Signing git commits with your GPG key

With the release of Git v1.7.9 it’s possible to sign your commits now.
To activate this on your machine, you have to configure git:

1. Get your key-id in the terminal:

$> gpg --list-keys

pub   1024D/123ABC89 2011-09-27
uid                  Carsten Nielsen

Locate your relevant key and copy the ID to git:

$> git config --global user.signingkey 123ABC89

Now you are able to sign your commits by using the option -S

$> git commit -S

If you want to check the origin of a commit you can now show the signing by:

$> git log --show-signature

commit 01b817f3e3bfe1fb1143a172539162bf6bf7aca5
gpg: Signature made 2012-02-09T11:30:57 CET using RSA key ID 123ABC89
gpg: Good signature from "Carsten Nielsen "
Author: Carsten Nielsen 
Date:   Thu Feb 9 11:30:48 2012 +0100

    Lets sign something

With this we should be able to create an infrastructure on the repo- or deploy-server to check and ensure the origin of the commits.
But this is another story for another time…

When Giants Step On Your Shoulder

Recently I had a job to migrate a MySQL-database of about 20M entries and a guessed size of about 10GB. At this project I stumbled over some issues regarding the speed, memory and disk-space on the servers. This article will hopefully give you some hints about tweaking a (MySQL-) migration process to make it faster and easier.

The database was used by a forum and some of the tables had to be converted and remapped to make them work with the new forum-application. Remapping means in this case for example, that we had to feed three tables of the new database with the composed and manipulated content of five tables of the old database.

One of the biggest quests was to keep the downtime (or read-only-time) as short as possible – so here are some experiences with MySQL in this case.
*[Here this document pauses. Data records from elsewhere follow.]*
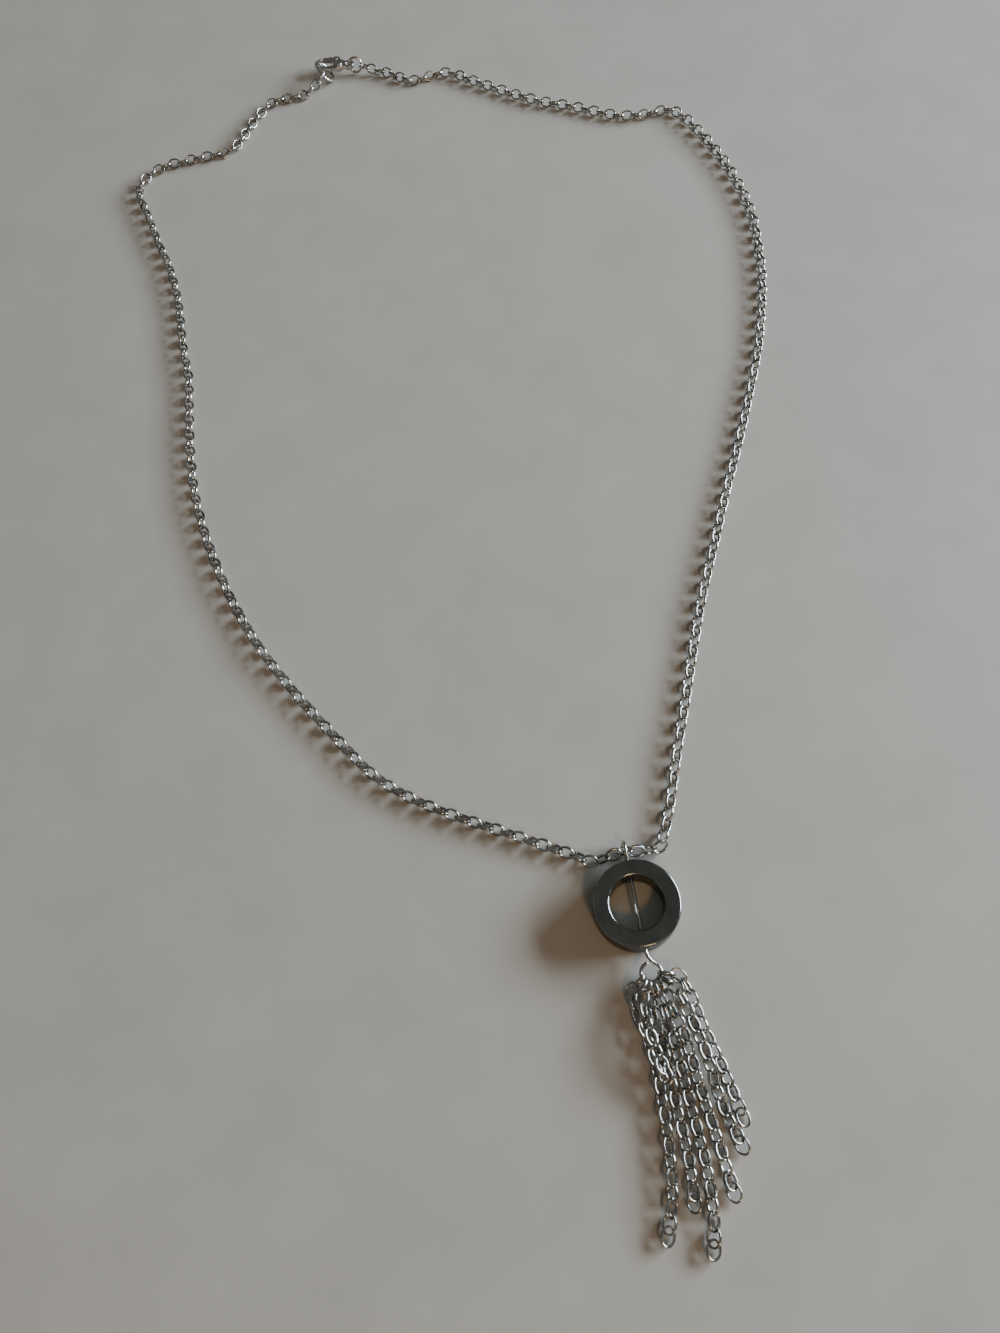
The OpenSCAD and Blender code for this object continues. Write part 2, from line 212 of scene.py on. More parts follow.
# Routes of the long stretches, from the clasp down to the bead
LEFT = [
    (-25.7, 126.3, 1.5), (-27.5, 125.6, 1.1), (-31.5, 125.5, 1), (-35.5, 124.8, 1),
    (-38.5, 122, 1), (-41, 118.5, 1), (-43, 115, 1), (-45, 111.5, 1),
    (-47.5, 109.5, 1), (-51, 109, 1), (-55, 109, 1), (-59, 108.5, 1),
    (-63, 108, 1), (-66.5, 106, 1), (-69, 103, 1), (-69.5, 99, 1),
    (-68, 94, 1), (-66.5, 88.5, 1), (-65, 82.5, 1), (-63, 76, 1),
    (-61.5, 69.5, 1), (-60.5, 62.5, 1), (-60, 55.5, 1), (-59.5, 48.5, 1),
    (-58.5, 40.5, 1), (-58.5, 31.5, 1), (-58.5, 22.5, 1), (-58, 12.5, 1),
    (-56.5, 2.5, 1), (-54, -7.5, 1), (-50.5, -18, 1), (-46, -28, 1),
    (-40.5, -37.5, 1), (-34.5, -46.5, 1), (-28, -55.5, 1), (-22, -61, 1),
    (-15, -65.5, 1), (-7.5, -69.5, 1), (0, -73.5, 1), (3.5, -75.4, 1)]
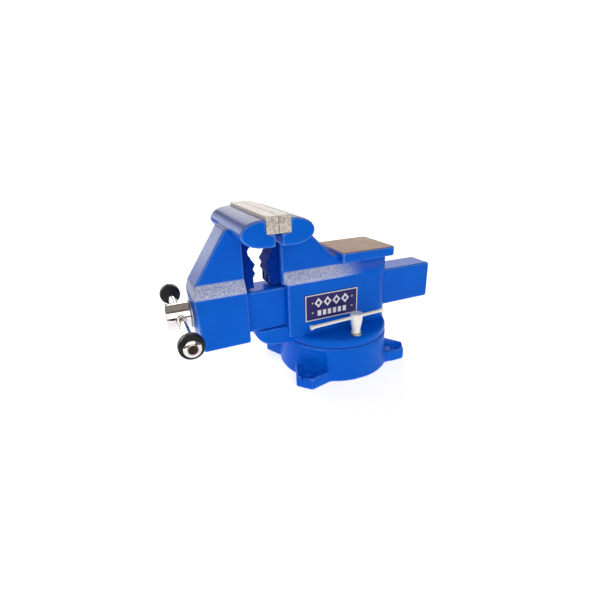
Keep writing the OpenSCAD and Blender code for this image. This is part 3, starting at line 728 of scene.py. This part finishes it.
class ViseLookSettings(PropertyGroup):
    """Colours of the finishes."""

    enamel: colour_setting("Enamel", "Main colour of the enamel", (0.0, 0.14, 0.72))
    enamel_deep: colour_setting("Deep enamel", "Colour where the enamel is thick", (0.0, 0.1, 0.6))
    # Painted edge highlight, given as thin enamel on edges
    thin_enamel_highlight: colour_setting("Thin enamel", "Colour on edges", (0.2, 0.45, 1.0))
    # Painted glint of the rough cast slopes: its low and high tones
    glint_low: colour_setting("Rough cast, low", "Low tone of the shoulders", (0.34, 0.46, 0.88))
    glint_high: colour_setting("Rough cast, high", "High tone of the shoulders", (1.0, 1.0, 1.0))
    iron_brown: colour_setting("Iron, brown", "Brown tone of the bare anvil", (0.24, 0.115, 0.05))
    iron_grey: colour_setting("Iron, grey", "Grey tone of the bare anvil", (0.3, 0.18, 0.105))
    pipe_low: colour_setting("Pipe jaw, low", "Low tone of the pipe jaws", (0.0, 0.015, 0.2))
    pipe_high: colour_setting("Pipe jaw, high", "High tone of the pipe jaws", (0.0, 0.045, 0.36))
    pipe_rubbed: colour_setting("Pipe jaw, rubbed", "Crests of the teeth", (0.04, 0.1, 0.42))
    insert: colour_setting("Insert", "Main colour of the jaw inserts", (0.74, 0.69, 0.64))
    insert_shade: colour_setting("Insert, shaded", "Low tone of the jaw inserts", (0.66, 0.62, 0.55))
    insert_mottle: colour_setting("Insert, mottled", "Spots on the inserts' ends", (0.33, 0.3, 0.26))
    steel: colour_setting("Steel", "Screws, washers and studs", (0.62, 0.62, 0.63))
    steel_shade: colour_setting("Steel, shaded", "Low tone of the steel", (0.4, 0.4, 0.41))
    screw: colour_setting("Thread", "Turned steel of the thread", (0.5, 0.5, 0.5))
    screw_shade: colour_setting("Thread, shaded", "Low tone of the thread", (0.3, 0.29, 0.28))
    chrome: colour_setting("Chrome", "Plating of the head and the handle", (0.86, 0.85, 0.83))
    chrome_shade: colour_setting("Chrome, shaded", "Low tone of the plating", (0.72, 0.7, 0.67))
    # Dark dull plating in the end caps' dish, partly painted shade of the recess
    tarnish_and_shade: colour_setting("Tarnish", "Dull metal in the dish of the end caps", (0.05, 0.03, 0.028))
    bronze: colour_setting("Bronze", "Spindle nut", (0.62, 0.42, 0.18))
    bronze_shade: colour_setting("Bronze, shaded", "Low tone of the nut", (0.42, 0.26, 0.1))
    rubber: colour_setting("Rubber", "Colour of the rings", (0.006, 0.006, 0.007))
    rubber_dust: colour_setting("Rubber, dusty", "Dust on the rings", (0.035, 0.035, 0.036))
    zinc: colour_setting("Plating", "Main colour of the locks", (0.95, 0.94, 0.90))
    zinc_shade: colour_setting("Plating, shaded", "Low tone of the locks", (0.84, 0.82, 0.77))
    plate: colour_setting("Plate", "Ink of the nameplate", (0.018, 0.014, 0.105))
    relief: colour_setting("Relief", "Raised parts of the nameplate", (0.92, 0.92, 0.94))
    relief_shade: colour_setting("Relief, shaded", "Low tone of the raised parts", (0.74, 0.74, 0.76))
    # Painted reflection of the backdrop on level faces, partly a dusty coat: its colour and its amount
    dust_and_sheen_colour: colour_setting("Film", "Pale film on faces that look up", (0.22, 0.19, 0.23))
    pale_cover: FloatProperty(name="Film amount", description="How much of the film lies on level faces",
                        subtype="FACTOR", default=0.55, min=0.0, max=1.0)
    # Strength of the painted edge highlight, given as thinning enamel
    edge_wear_and_highlight: FloatProperty(name="Edge wear", description="How far the enamel thins on edges",
                             subtype="FACTOR", default=1.5, min=0.0, max=3.0)


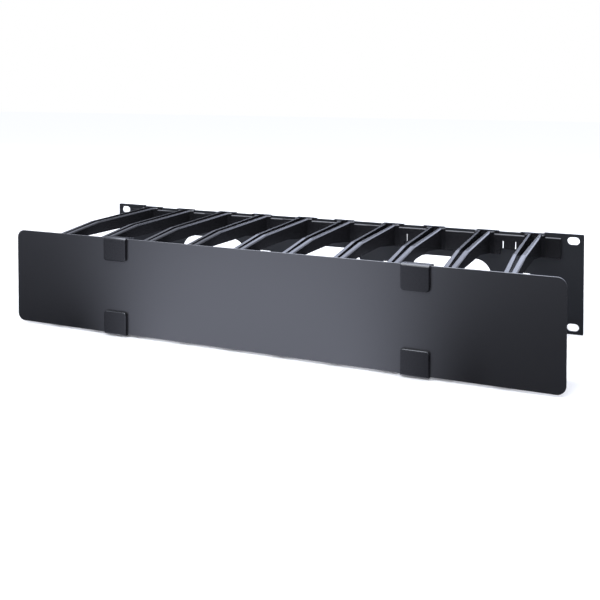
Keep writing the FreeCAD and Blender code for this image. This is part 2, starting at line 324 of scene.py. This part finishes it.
sizes = {
    "Moulding": ("NodeSocketObject", moulding),
    "Per row": ("NodeSocketInt", per_row),
    "Pitch": ("NodeSocketFloat", row_pitch),
    "Pip radius": ("NodeSocketFloat", PIP_R),
    "Pip offset": ("NodeSocketFloat", PIP_OFFSET),
    "Pip Y": ("NodeSocketFloat", PIP_Y),
    "Pip Z": ("NodeSocketFloat", PIP_Z),
    "Finish": ("NodeSocketMaterial", finger_abs),
}
tree = bpy.data.node_groups.new("rows of mouldings", "GeometryNodeTree")
for name, (kind, _) in sizes.items():
    tree.interface.new_socket(name=name, in_out="INPUT", socket_type=kind)
tree.interface.new_socket(name="Geometry", in_out="OUTPUT", socket_type="NodeSocketGeometry")
given = add(tree, "NodeGroupInput").outputs
shape = add(tree, "GeometryNodeJoinGeometry")
carved = add(tree, "GeometryNodeObjectInfo", {"Object": given["Moulding"]})
tree.links.new(carved.outputs["Geometry"], shape.inputs["Geometry"])
print("tree inputs:", list(sizes))

# %% [markdown]
# Each finger's root flares into the base plate, and a small round pip sits at each top outer corner of the
# flare. Such marks are often left by a mould's ejector pins, and they show as bright dots. A finger stands a
# quarter of the pitch from the moulding's middle. So on each side of the roots, a line of two points that
# are half a pitch apart gives both fingers their pip. A ball of few faces is enough for something so small.

# %% Pips beside the roots
ball = add(tree, "GeometryNodeMeshUVSphere", {"Segments": 12, "Rings": 8, "Radius": given["Pip radius"]})
pip = add(tree, "GeometryNodeSetShadeSmooth", {"Geometry": ball.outputs["Mesh"]})
half_pitch = add(tree, "ShaderNodeMath", {0: given["Pitch"], 1: 0.5}, operation="MULTIPLY")
apart = add(tree, "ShaderNodeCombineXYZ", {"X": half_pitch.outputs[0]})
for side in (-1, 1):
    aside = add(tree, "ShaderNodeMath", {0: given["Pip offset"], 1: side}, operation="MULTIPLY")
    first = add(tree, "ShaderNodeMath", {0: given["Pitch"], 1: -0.25, 2: aside.outputs[0]},
                operation="MULTIPLY_ADD")
    start = add(tree, "ShaderNodeCombineXYZ", {"X": first.outputs[0], "Y": given["Pip Y"],
                                               "Z": given["Pip Z"]})
    pair = add(tree, "GeometryNodeMeshLine", {"Count": 2, "Start Location": start.outputs[0],
                                              "Offset": apart.outputs[0]})
    pips = add(tree, "GeometryNodeInstanceOnPoints", {"Points": pair.outputs["Mesh"],
                                                      "Instance": pip.outputs["Geometry"]})
    tree.links.new(pips.outputs["Instances"], shape.inputs["Geometry"])
print("pip diameter in mm:", round(2 * PIP_R / MM, 2))

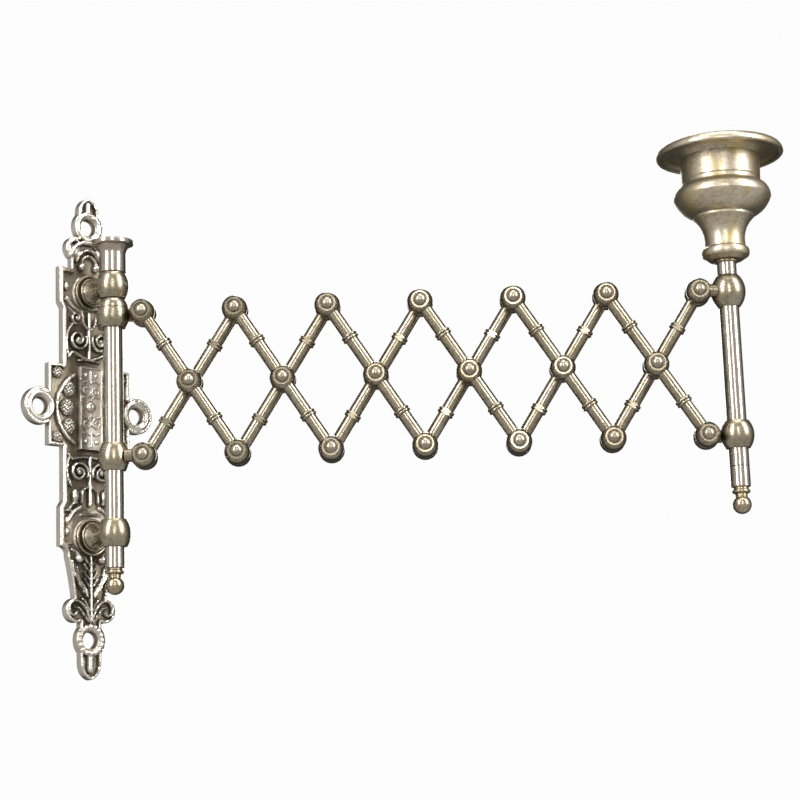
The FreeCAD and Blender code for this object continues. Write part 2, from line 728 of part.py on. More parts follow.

The migration-process itself had the following dead-simple-structure:

1. Set the production-system to read-only-mode
2. Copy the actual database to the new server
3. Run the migrations for the database

My first idea was to use PDO. I created a simple class and some functions to read the old data, convert it and store it in the new database.
Here is a sketch of the class:

class migrateJob
  public function __construct(array $source, array $target){}

  public function convertToHtml($text){}

  public function migrateUsers(){}
    echo "Importing Users:\n";

    //Setup some default-values for the user in the new db
    $user = array(
      //some default values for the user-dataset

    //Load the user info from two tables of the old database
    $old_data = $this->source->query("SELECT * FROM old_user_table, old_profile_table
                                      WHERE old_user_table.id = old_profile_table.user_id");

    //Prepare the storing statement
    $user_query = $this->target->prepare("REPLACE INTO new_user_table (".implode(",", array_keys($user)).")
                                          VALUES (:".implode(",:", array_keys($user)).");");

    //Iterate through the results and store them
    echo "\nStarting user-migration.\n";
    while($old_user = $old_data->fetch(PDO::FETCH_ASSOC))
      //Create a new user-array from the defaults.
      $new_user = $user;

      //Do the conversions
      $new_user['bio'] = $this->convertToHtml($old_user['profile']);

      //Copy the old values to the new user
      $new_user['id'] = $old_user['id'];
      $new_user['name'] = $user['login'];
      //... some more re-mappings

      //Store the new user
        //maybe nice to have a counter and some status output here.
        $err = $user_query->errorInfo();
        echo "\nError: ".$err[2]."\n";
    echo "\nDone.\n";

With this class the different migrations should run quite easy – I was partly wrong. When running this on the user-tables (about 50k entries) everything went fine. but when I tried to run the same on the forum-posts-table with about 20M entries, the process silently got slower and slower.
Hmmm. I got nagged by a memory leak in my PDO-implementation? I tried different things to get rid of it, but didn’t find any solution for this.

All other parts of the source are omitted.